Fatimah adalah putri kesayangan Rasulullah SAW. Sekali waktu Nabi SAW pernah mengatakan kepada Ali, “Fatimah adalah bagian dariku, siapa yang menyakitinya berarti menyakitiku, siapa yang membuatnya gembira, maka ia telah membahagiakanku.”
Ini dikatakan oleh Rasulullah SAW sehubungan dengan keinginan seorang tokoh Quraisy untuk menikahkan anak perempuannya dengan Ali. Ali tidak menolak tetapi segera dicegah oleh Rasulullah SAW. Sikap Nabi SAW semakin keras ketika Abu Jahal menawarkan anak perempuannya kepada Ali.

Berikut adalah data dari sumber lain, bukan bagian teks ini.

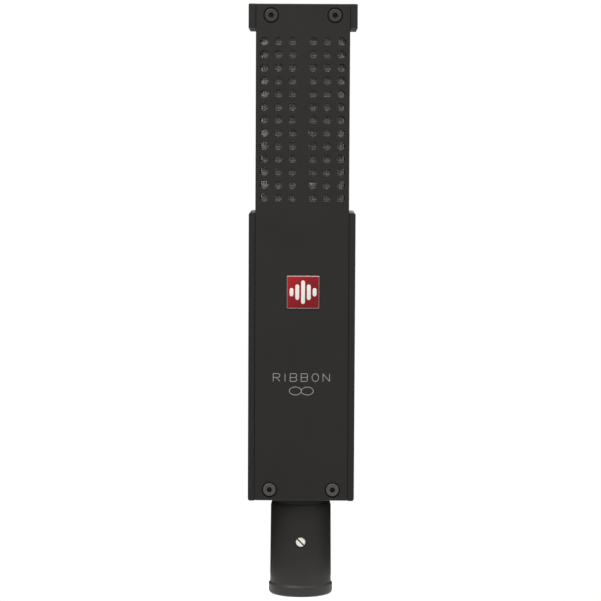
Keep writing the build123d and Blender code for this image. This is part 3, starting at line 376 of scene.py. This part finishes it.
def woven_mesh(node):
    """Plain-woven wire cloth filling the flat space of a CAD mesh sheet."""
    low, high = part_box(node)
    middle_y = (low.y + high.y) / 2
    swing = (high.y - low.y) / 2 - WEAVE_DEEP
    across = int((high.x - low.x) / WEAVE_PITCH)
    tall = int((high.z - low.z) / WEAVE_PITCH)
    start_x = (low.x + high.x - (across - 1) * WEAVE_PITCH) / 2
    start_z = (low.z + high.z - (tall - 1) * WEAVE_PITCH) / 2
    corners = [(WEAVE_HALF, 0), (0, WEAVE_DEEP), (-WEAVE_HALF, 0), (0, -WEAVE_DEEP)]
    points, faces = [], []
    for i in range(across):
        x = start_x + i * WEAVE_PITCH
        faces += tube_faces(len(points), tall, 4)
        for j in range(tall):
            y, z = middle_y + (swing if (i + j) % 2 else -swing), start_z + j * WEAVE_PITCH
            points += [(x + c, y + s, z) for c, s in corners]
    for j in range(tall):
        z = start_z + j * WEAVE_PITCH
        faces += tube_faces(len(points), across, 4)
        for i in range(across):
            x, y = start_x + i * WEAVE_PITCH, middle_y + (-swing if (i + j) % 2 else swing)
            points += [(x, y + s, z + c) for c, s in corners]
    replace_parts(piece(f"{node}_weave", points, faces, WIRE), node)


FOIL_THICK, WAVE_LONG, WAVE_STEPS, CLAMP_MARGIN = 0.02 * MM, 2 * MM, 12, 0.4 * MM


def ribbon_halves():
    """The corrugated foil as two halves, split about the middle."""
    low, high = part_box("ribbon")
    flat_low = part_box("lower_clamp_base")[1].z + CLAMP_MARGIN
    flat_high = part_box("upper_clamp_base")[0].z - CLAMP_MARGIN
    crest = (high.y - low.y) / 2 - FOIL_THICK
    waves = int((flat_high - flat_low) / WAVE_LONG)
    steps = waves * WAVE_STEPS
    heights = [flat_low + (flat_high - flat_low) * k / steps for k in range(steps + 1)]
    route = [(0, low.z)] + [(-crest * sin(2 * pi * waves * k / steps), z) for k, z in enumerate(heights)]
    route.append((0, high.z))
    middle = len(route) // 2
    halves = []
    for name, part in (("lower", route[:middle + 1]), ("upper", route[middle:])):
        points = []
        for y, z in part:
            points += [(low.x, y - FOIL_THICK / 2, z), (high.x, y - FOIL_THICK / 2, z),
                       (high.x, y + FOIL_THICK / 2, z), (low.x, y + FOIL_THICK / 2, z)]
        half = piece(f"ribbon_{name}_half", points, tube_faces(0, len(part), 4), FOIL, None)
        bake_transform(half)
        halves.append(half)
    for half in halves:
        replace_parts(half, "ribbon")


def rounded_square(half, corner, steps=6):
    """The corners of a rounded square's outline, counter-clockwise."""
    outline = []
    for turn, (cx, cz) in enumerate(((1, 1), (-1, 1), (-1, -1), (1, -1))):
        for k in range(steps + 1):
            angle = pi / 2 * (turn + k / steps)
            outline.append((cx * (half - corner) + corner * cos(angle),
                            cz * (half - corner) + corner * sin(angle)))
    return outline


RIM_WIDE, ENAMEL_PROUD, EMBLEM_PROUD, ENAMEL_CORNER = 0.28 * MM, 0.10 * MM, 0.16 * MM, 0.35 * MM
# each ring of the enamel: its share of the field's width, and of the height that it stands proud
ENAMEL_RINGS = ((1.0, -0.1), (1.0, 0.35), (0.985, 0.75), (0.95, 0.95), (0.6, 1.0))
BAR_SHARES = (0.36, 0.66, 1.0, 0.66, 0.36)
BAR_HALF, BAR_GAP, BAR_TALL, BAR_END_STEPS = 0.78 * MM, 2.3 * MM, 4.7 * MM, 8
# each ring of an emblem bar: its share of the bar's width, and of the height that it stands proud
BAR_RINGS = ((1.0, 0.0), (1.0, 0.8), (0.86, 1.0))


def badge_pieces():
    """A domed enamel field in the badge's metal tray, with a plain sound-level emblem on it."""
    low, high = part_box("badge_plate")
    centre_x, centre_z = (low.x + high.x) / 2, (low.z + high.z) / 2
    half = (high.x - low.x) / 2 - RIM_WIDE
    points = []
    for scale, rise in ENAMEL_RINGS:
        points += [(centre_x + x * scale, low.y - rise * ENAMEL_PROUD, centre_z + z * scale)
                   for x, z in rounded_square(half, ENAMEL_CORNER)]
    faces = tube_faces(0, len(ENAMEL_RINGS), len(points) // len(ENAMEL_RINGS))
    piece("badge_enamel", points, faces, ENAMEL)
    points, faces = [], []
    for k, share in enumerate(BAR_SHARES):
        bar_x = centre_x + (k - len(BAR_SHARES) // 2) * BAR_GAP
        outline = []
        for end, start in ((1, 0), (-1, pi)):
            for step in range(BAR_END_STEPS + 1):
                angle = start + pi * step / BAR_END_STEPS
                outline.append((BAR_HALF * cos(angle),
                                end * (BAR_TALL * share - BAR_HALF) + BAR_HALF * sin(angle)))
        base = len(points)
        for scale, rise in BAR_RINGS:
            points += [(bar_x + x * scale, low.y - rise * EMBLEM_PROUD,
                        centre_z + z - (1 - scale) * BAR_HALF * (1 if z > 0 else -1)) for x, z in outline]
        faces += tube_faces(base, len(BAR_RINGS), len(outline))
    piece("badge_emblem", points, faces, EMBLEM)


STROKE_HALF, PAINT_THICK, PAINT_STEP = 0.14 * MM, 0.02 * MM, 0.002 * MM
SHARPEST_WIDEN, SAME_POINT = 0.5, 1e-9


def stroke(points, faces, route, thick, closed=False):
    """Adds a thin painted line along a route of (x, z) points, standing off the plate by thick."""
    face_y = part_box("front_plate")[0].y
    count = len(route)
    base = len(points)
    for k, (x, z) in enumerate(route):
        before = route[(k - 1) % count] if closed or k else route[k]
        after = route[(k + 1) % count] if closed or k < count - 1 else route[k]
        run = Vector((after[0] - before[0], after[1] - before[1])).normalized()
        sides = []
        for a, b in ((before, (x, z)), ((x, z), after)):
            step = Vector((b[0] - a[0], b[1] - a[1]))
            if step.length > SAME_POINT:
                sides.append(step.normalized())
        widen = 1.0 / max(SHARPEST_WIDEN, sides[0].dot(run)) if sides else 1.0
        off = Vector((-run.y, run.x)) * STROKE_HALF * widen
        for y in (face_y, face_y - thick):
            points.append((x + off.x, y, z + off.y))
            points.append((x - off.x, y, z - off.y))
    turns = count if closed else count - 1
    for k in range(turns):
        a, b = base + 4 * k, base + 4 * ((k + 1) % count)
        for p, q in ((0, 1), (1, 3), (3, 2), (2, 0)):
            faces.append([a + p, a + q, b + q, b + p])
    if not closed:
        faces.append([base + p for p in (0, 2, 3, 1)])
        end = base + 4 * (count - 1)
        faces.append([end + p for p in (0, 1, 3, 2)])


def arc(cx, cz, rx, rz, start, stop, steps=12):
    """Points along an ellipse's arc, from one angle in degrees to another."""
    return [(cx + rx * cos(radians(start + (stop - start) * k / steps)),
             cz + rz * sin(radians(start + (stop - start) * k / steps))) for k in range(steps + 1)]


def letter_strokes(letter, wide):
    """A plain letter's strokes in a box of the given width and a height of 1."""
    bowl = 0.25
    straight = wide - bowl
    upper = [(0, 0.5), (straight, 0.5), *arc(straight, 0.75, bowl, 0.25, -90, 90)[1:], (0, 1)]
    lower = [(0, 0), (straight, 0), *arc(straight, 0.25, bowl, 0.25, -90, 90)[1:]]
    shapes = {
        "R": [[(0, 0), (0, 1)], upper, [(0.45 * wide, 0.5), (wide, 0)]],
        "I": [[(wide / 2, 0), (wide / 2, 1)]],
        "B": [[(0, 0), (0, 1)], upper, lower],
        "O": [arc(wide / 2, 0.5, wide / 2, 0.5, 90, 450, 32)[:-1]],
        "N": [[(0, 0), (0, 1)], [(0, 1), (wide, 0)], [(wide, 0), (wide, 1)]],
    }
    return shapes[letter]


WORD_WIDE, WORD_TALL, WORD_Z, LETTER_GAP = 22.5 * MM, 3.1 * MM, 88.15 * MM, 1.75 * MM
SYMBOL_WIDE, SYMBOL_TALL, SYMBOL_Z = 2.4 * MM, 1.6 * MM, 84.3 * MM


def marking():
    """A generic word in thin wide letters, and a figure-eight pickup symbol below it."""
    word = "RIBBON"
    shares = [0.25 if letter == "I" else 1.0 for letter in word]
    unit = (WORD_WIDE - LETTER_GAP * (len(word) - 1)) / sum(shares)
    points, faces = [], []
    left = -WORD_WIDE / 2
    for letter, share in zip(word, shares):
        wide = unit * share / WORD_TALL
        for order, route in enumerate(letter_strokes(letter, wide)):
            placed = [(left + x * WORD_TALL, WORD_Z + z * WORD_TALL) for x, z in route]
            stroke(points, faces, placed, PAINT_THICK + order * PAINT_STEP, closed=letter == "O")
        left += unit * share + LETTER_GAP
    for side in (-1, 1):
        ring = arc(side * SYMBOL_WIDE, SYMBOL_Z, SYMBOL_WIDE, SYMBOL_TALL, 0, 360, 32)[:-1]
        stroke(points, faces, ring, PAINT_THICK + (side + 1) * PAINT_STEP, closed=True)
    piece("front_marking", points, faces, MARKING, smooth=False)


# ---------------------------------------------------------------- floor, light and camera
FLOOR_RADIUS, FLOOR_GLOW, FLOOR_GAP, FLOOR_STEPS = 40 * MM, 0.5, 0.2 * MM, 64
ROOM_COLOUR, BACKDROP_COLOUR = (1.0, 0.98, 0.94, 1.0), (1.0, 1.0, 1.0, 1.0)
# the room's strength is the sum of these: an axis, where on it the strength starts and stops changing,
# and the strength at each end
ROOM_GRADIENTS = (("Y", -0.3, 0.3, 0.46, 0.03), ("Z", 0.25, 0.7, 0.0, 1.5))
# each soft light: its name, place, diameter and watts
LIGHTS = (("key", (-0.45, -0.70, 0.95), 0.45, 5), ("fill", (0.75, -0.6, 0.45), 0.6, 1.5),
          ("back", (0.1, 0.9, 0.9), 0.5, 3))
# a panel level with the camera, behind the part: faces that point up or down reflect it at a grazing angle
PANEL_BEHIND, PANEL_HIGH, PANEL_SIZE, PANEL_WATTS = 0.9, 0.19, 0.3, 0.3


def floor():
    """A pale plain floor just under the tail, bright enough to read as white."""
    s = Shader("pale_floor")
    shade = s.mix(s.spread(s.noise(0.4, 3), 0.3, 0.7), (0.86, 0.86, 0.86), (0.9, 0.9, 0.9))
    finish = s.finish(Base_Color=shade, Roughness=0.7, Specular_IOR_Level=0.1, Emission_Color=shade,
                      Emission_Strength=FLOOR_GLOW)
    mesh = bpy.data.meshes.new("floor")
    turns = [2 * pi * k / FLOOR_STEPS for k in range(FLOOR_STEPS)]
    z = cad_box[0][2] - FLOOR_GAP
    rim = [(FLOOR_RADIUS * cos(turn), FLOOR_RADIUS * sin(turn), z) for turn in turns]
    mesh.from_pydata(rim, [], [list(range(FLOOR_STEPS))])
    mesh.materials.append(finish)
    ground = bpy.data.objects.new("floor", mesh)
    bpy.context.scene.collection.objects.link(ground)


def area_light(name, place, target, size, power):
    """A round area light of the given diameter, aimed at a target."""
    lamp = bpy.data.lights.new(name, "AREA")
    lamp.shape, lamp.size, lamp.energy = "DISK", size, power
    thing = bpy.data.objects.new(name, lamp)
    thing.location = place
    thing.rotation_euler = (Vector(target) - Vector(place)).to_track_quat("-Z", "Y").to_euler()
    bpy.context.scene.collection.objects.link(thing)


def studio():
    """A white backdrop, a room that is dim behind and bright above, and large soft lights."""
    world = bpy.data.worlds.new("studio")
    bpy.context.scene.world = world
    world.use_nodes = True
    tree = world.node_tree
    room = tree.nodes["Background"]
    place = tree.nodes.new("ShaderNodeTexCoord")
    split = tree.nodes.new("ShaderNodeSeparateXYZ")
    tree.links.new(place.outputs["Generated"], split.inputs[0])
    total = tree.nodes.new("ShaderNodeMath")
    for k, (letter, low, high, start, end) in enumerate(ROOM_GRADIENTS):
        spread = tree.nodes.new("ShaderNodeMapRange")
        set_range(spread, low, high, start, end)
        tree.links.new(split.outputs[letter], spread.inputs["Value"])
        tree.links.new(spread.outputs["Result"], total.inputs[k])
    tree.links.new(total.outputs[0], room.inputs["Strength"])
    room.inputs["Color"].default_value = ROOM_COLOUR
    backdrop = tree.nodes.new("ShaderNodeBackground")
    backdrop.inputs["Color"].default_value = BACKDROP_COLOUR
    choose = tree.nodes.new("ShaderNodeMixShader")
    ray = tree.nodes.new("ShaderNodeLightPath")
    tree.links.new(ray.outputs["Is Camera Ray"], choose.inputs[0])
    tree.links.new(room.outputs[0], choose.inputs[1])
    tree.links.new(backdrop.outputs[0], choose.inputs[2])
    tree.links.new(choose.outputs[0], tree.nodes["World Output"].inputs["Surface"])
    middle = (0, 0, (cad_box[0][2] + cad_box[1][2]) / 2)
    for name, place, size, watts in LIGHTS:
        area_light(name, place, middle, size, watts)
    area_light("panel", (0, PANEL_BEHIND, PANEL_HIGH), (0, 0, PANEL_HIGH), PANEL_SIZE, PANEL_WATTS)
    bpy.context.scene.view_settings.view_transform = "Standard"


LENS, SENSOR = 137.08, 36.0
CAMERA_X, CAMERA_BACK, CAMERA_UNDER_TOP = 1.5 * MM, 910.0 * MM, 52.4 * MM
YAW, PITCH, ROLL = radians(-0.126), radians(4.1), radians(0.28)


def camera():
    """In front of the grille, a little under a metre away and looking slightly down."""
    lens = bpy.data.cameras.new("camera")
    lens.lens, lens.sensor_width = LENS, SENSOR
    eye = bpy.data.objects.new("camera", lens)
    ahead = Vector((sin(YAW) * cos(PITCH), cos(YAW) * cos(PITCH), -sin(PITCH)))
    right = Vector((cos(YAW), -sin(YAW), 0))
    up = right.cross(ahead)
    rolled_right = right * cos(ROLL) + up * sin(ROLL)
    rolled_up = up * cos(ROLL) - right * sin(ROLL)
    turn = Matrix((rolled_right, rolled_up, -ahead)).transposed().to_4x4()
    place = Vector((CAMERA_X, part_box("front_plate")[0].y - CAMERA_BACK, cad_box[1][2] - CAMERA_UNDER_TOP))
    eye.matrix_world = Matrix.Translation(place) @ turn
    bpy.context.scene.collection.objects.link(eye)
    bpy.context.scene.camera = eye


for node in ("front_mesh", "rear_mesh"):
    woven_mesh(node)
ribbon_halves()
badge_pieces()
marking()
floor()
studio()
camera()
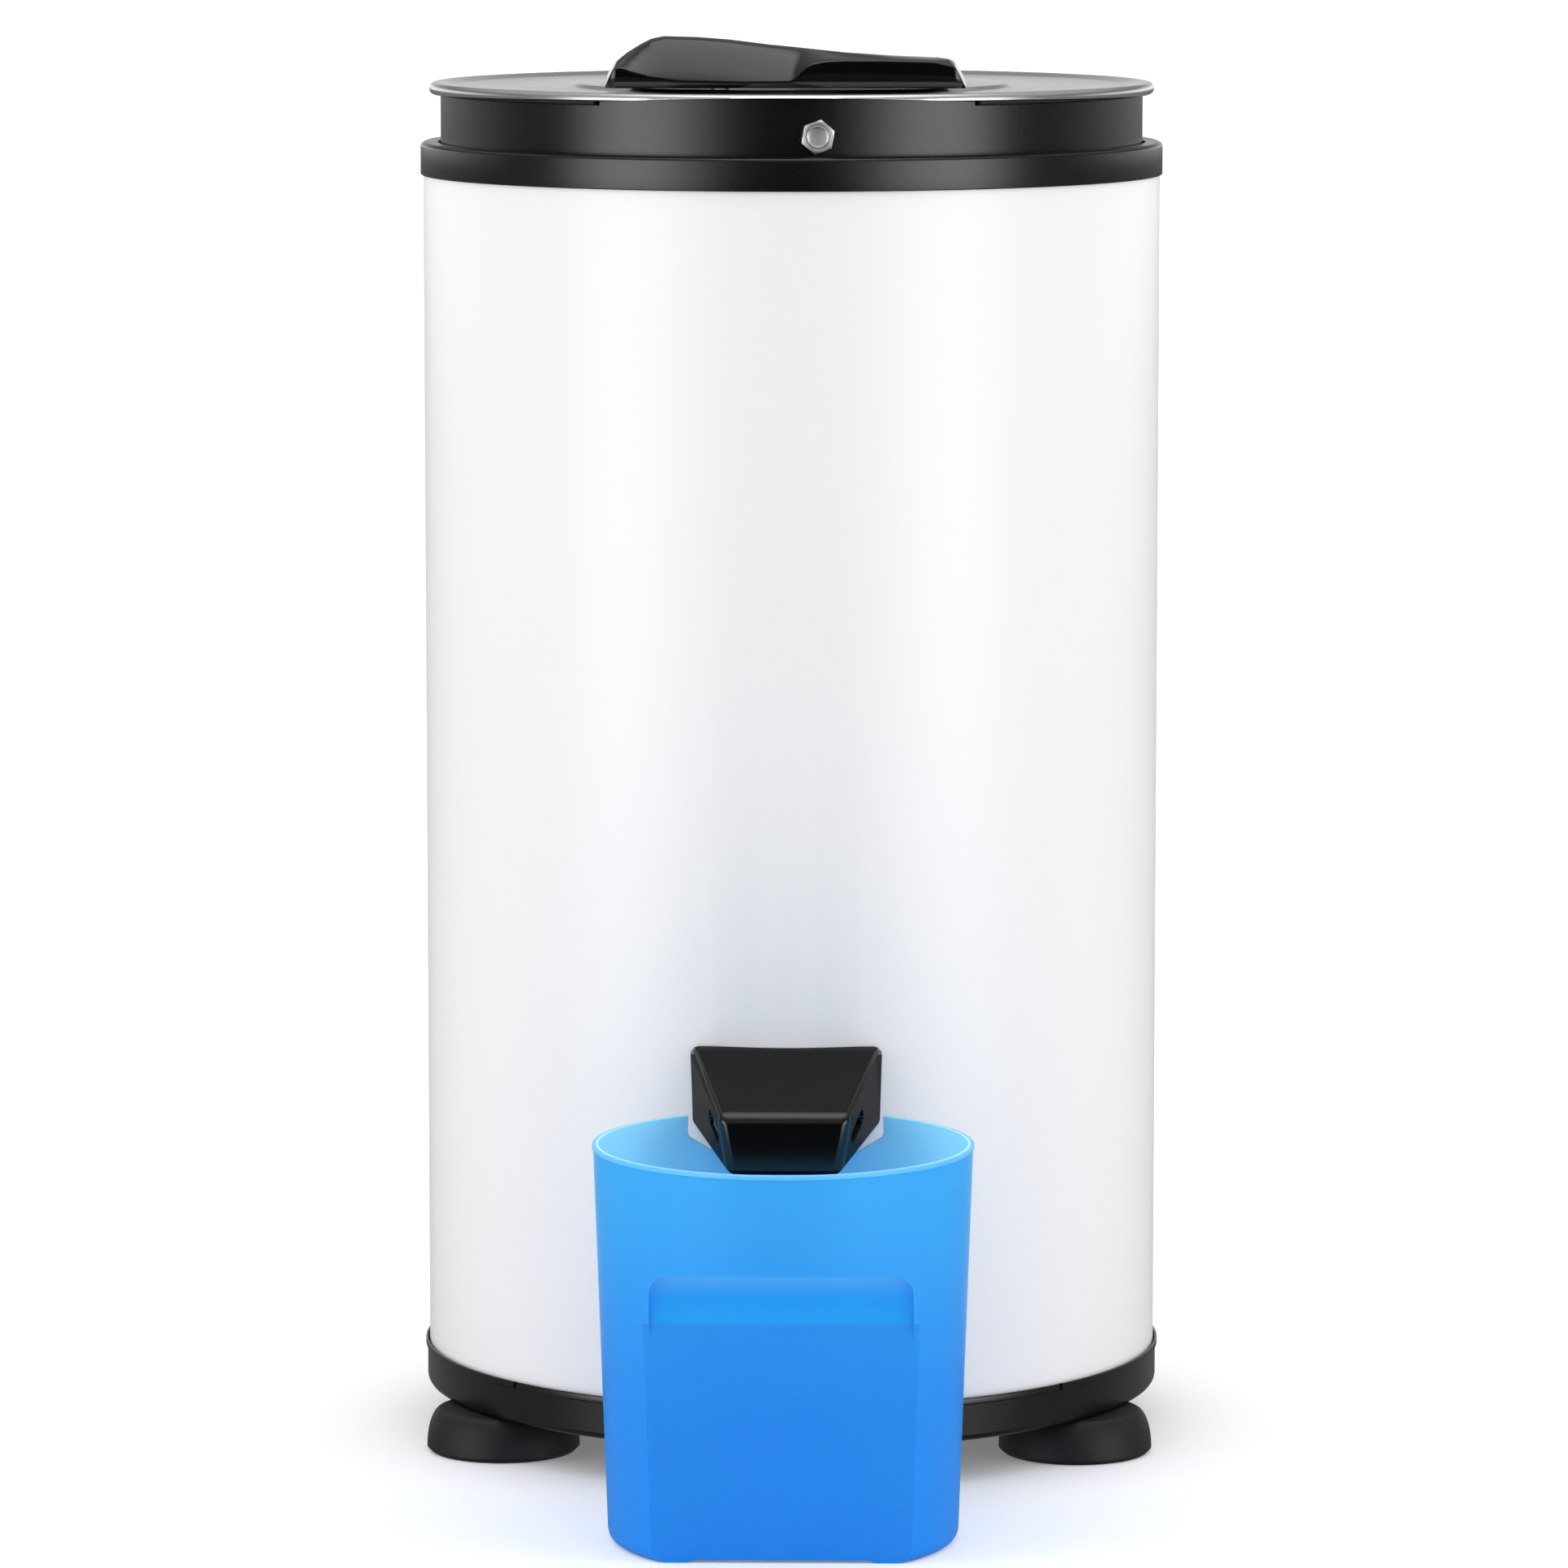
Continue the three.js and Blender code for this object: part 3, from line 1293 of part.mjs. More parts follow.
const lid = new THREE.Group();
addPiece(lid, 'lid_pan', lidPanShape(), finishes.lidSteel);
addPiece(lid, 'lid_liner', lidLinerShape(), finishes.whitePlastic);
addPiece(lid, 'hinge_leaf', hingeLeafShape(), finishes.blackSatin);
const lever = new THREE.Group();
lever.position.set(leverX, leverY, 0);
addPiece(lever, 'lid_handle', handleShape(), finishes.blackGloss, 0, 0, handleBottom);
addPiece(lever, 'handle_pivot', handlePivotShape(), finishes.steel);
addPiece(lever, 'latch_tongue', latchTongueShape(), finishes.steel);
lid.add(lever);
addPiece(casing, 'switch_plunger', switchPlungerShape(), finishes.whitePlastic);

const bucket = new THREE.Group();
bucket.position.y = bucketY;
addPiece(bucket, 'bucket', bucketShape(), finishes.bluePlastic);

dryer.add(casing, hung, brake, spinning, lid, bucket);
const group = new THREE.Group();
group.add(dryer);
const springPitch = (springTop - springBottom) / springTurns;
console.log(`gap between the spring's turns: ${(springPitch - springWireDiameter).toFixed(2)} mm`);

export default group;
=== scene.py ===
"""Looks of a gravity-drain spin dryer and its catch bucket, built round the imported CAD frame.

Shapes are given in millimetres about the dryer's own upright axis and moved to the shared frame
when a piece is finished. A Profile lists the corners of an outline as (across, up), with the
radius of the corner's fillet as a third number where it is rounded.
"""

import logging
import math
from dataclasses import dataclass
from enum import Enum
from typing import Callable, Sequence

import bpy
from mathutils import Euler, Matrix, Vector


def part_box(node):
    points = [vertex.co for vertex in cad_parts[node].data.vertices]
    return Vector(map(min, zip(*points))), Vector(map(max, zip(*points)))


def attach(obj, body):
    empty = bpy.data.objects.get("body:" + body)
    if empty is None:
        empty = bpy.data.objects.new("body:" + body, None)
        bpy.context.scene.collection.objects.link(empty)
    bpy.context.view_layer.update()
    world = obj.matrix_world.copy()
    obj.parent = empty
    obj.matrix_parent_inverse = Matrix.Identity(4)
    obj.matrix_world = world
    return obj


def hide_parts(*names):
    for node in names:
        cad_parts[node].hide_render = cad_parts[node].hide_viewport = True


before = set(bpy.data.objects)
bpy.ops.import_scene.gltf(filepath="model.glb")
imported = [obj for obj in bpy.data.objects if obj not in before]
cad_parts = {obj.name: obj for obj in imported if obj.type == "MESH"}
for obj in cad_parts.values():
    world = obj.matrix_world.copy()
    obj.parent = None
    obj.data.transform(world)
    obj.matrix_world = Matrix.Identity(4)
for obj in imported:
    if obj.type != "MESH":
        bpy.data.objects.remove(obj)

LOG = logging.getLogger("spin_dryer")
MM = 0.001
UP = (0.0, 0.0, 1.0)
QUARTER = 90.0
FULL_TURN = 360.0
THIRDS = (("left", 120.0), ("right", 240.0))
MERGE = 1e-6
LEAST_RUN = 1e-6
# The most that a fillet may take of the shorter side beside it.
REACH_SHARE = 0.48
# Segments of a circle, from the widest forms to the smallest.
ROUND = 192
FAIR = 144
MEDIUM = 96
COARSE = 64
SMALL = 48
TINY = 24
HEXAGON = 6
# The arched line of the front tab, and how far the form below it reaches.
ARCH_HALF = 80.4
ARCH_REACH = 100
ARCH_STEP = 10
ARCH_BOTTOM = 560.0
ARCH_DEPTH = 220.0
# The two colour inputs of a Mix node and its colour output.
MIX_LOW = 6
MIX_HIGH = 7
MIX_RESULT = 2
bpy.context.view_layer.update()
SHELL_LOW, SHELL_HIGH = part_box("casing_shell")
AXIS_Y = (SHELL_LOW.y + SHELL_HIGH.y) / 2

Point = tuple[float, float, float]
Corner = tuple[float, ...]
Profile = tuple[Corner, ...]
Colour = tuple[float, float, float]
Span = tuple[float, float]


class Axis(Enum):
    """The three directions of the shared frame."""

    X = 0
    Y = 1
    Z = 2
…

Nabi SAW mengatakan, “Ceraikan dulu Fatimah jika Ali berniat untuk menikahinya.” Ini menjadi sebuah bukti yang kuat akan kecintaan Nabi Muhammad SAW kepada Fatimah az-Zahra, putri bungsunya ini.
Sewaktu Nabi SAW sakit keras menjelang wafatnya, Fatimah tiada hentinya menangis. Nabi SAW memanggilnya dan berbisik kepadanya. Tangis Fatimah makin bertambah. Lalu Nabi SAW berbisik lagi, dan ia pun tersenyum.
Kemudian hal tersebut ditanyakan orang kepada Fatimah. Ia menjawab bahwa ia menangis karena ayahnya memberitahukan kepadanya bahwa tak lama lagi ayahnya akan meninggal, tetapi ia tersenyum karena, seperti kata ayahnya, dialah yang pertama yang akan menjumpainya di akhirat nanti.
Fatimah adalah seorang wanita yang agung dan seorang ahli hukum Islam. Darinya banyak diriwayatkan hadis-hadis Nabi SAW. Ia adalah seorang tokoh wanita dalam bidang kemasyarakatan, sifatnya sabar dan bersahaja, dan akhlaknya sangat mulia.
Tak lama setelah Nabi Muhammad SAW wafat, Fatimah jatuh sakit. Karena merasa ajal sudah dekat, ia membersihkan dirinya, memakai pakaiannya yang terbaik, dan memakai wewangian yang dibantu oleh iparnya, Asma bin Abi Thalib. Ia meninggal dengan satu pesan bahwa hanya Ali bin Abi Thalib, suaminya, yang boleh menyentuh tubuhnya.